Bombay Begums will show you how nearly impossible it is for women-who-have-made-it to show even the slightest vulnerability in male spaces and how this vulnerability, in case it somehow manifests, is held against them by everybody. This is primarily because by virtue of simply being women who are at the top, they just don’t have the privilege of making mistakes or feeling unwell or displaying passion; in other words, of being human or being in their bodies. Premenopausal hot flashes are frowned upon while miscarriages are shrugged off. The women can be on top of their game only by winning endless power games or they may as well choose to say goodbye to their career and their reputation with it. This is not true for men however, for apparently, they are naturally idolised. This is apparent in the differential treatment Rani and Deepak (Manish Chaudhari), another senior employee who is her junior, get at the bank in Bombay Begums.

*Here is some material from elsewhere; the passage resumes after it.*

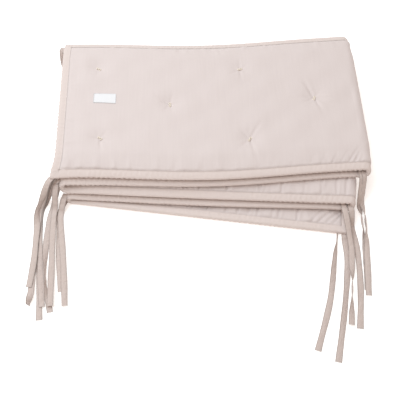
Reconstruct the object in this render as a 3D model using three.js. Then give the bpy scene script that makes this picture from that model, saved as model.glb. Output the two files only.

While the expose of Rani’s extra-marital relationship with the PRB governor Mahesh Rao (Rahul Bose) results in a board meeting, with members demanding her immediate resignation, when the sexual harassment case against Deepak Sanghvi comes up, the same board members want Rani to make the case disappear.
The women in Bombay Begums somehow, though perfect as career women can never really be deemed “perfect” for they have failed to successfully “balance” their personal and professional life, their dichotomous selves brazenly exposed by the camera. What is remarkable is the amount of perfection they strive to achieve with untiring emotional zeal even within the domestic familial space. Rani is constantly trying to be “there” for her step-children who repeatedly reject her while waiting for her husband to get over his dead wife whose loss he has been secretly mourning for years. Fatima, on the other hand, is desperately pretending to be all set to tie the apron strings to please her husband. Only when they allow themselves to fall from grace and acknowledge their vulnerabilities in the personal space are they truly able to reconcile with their split selves.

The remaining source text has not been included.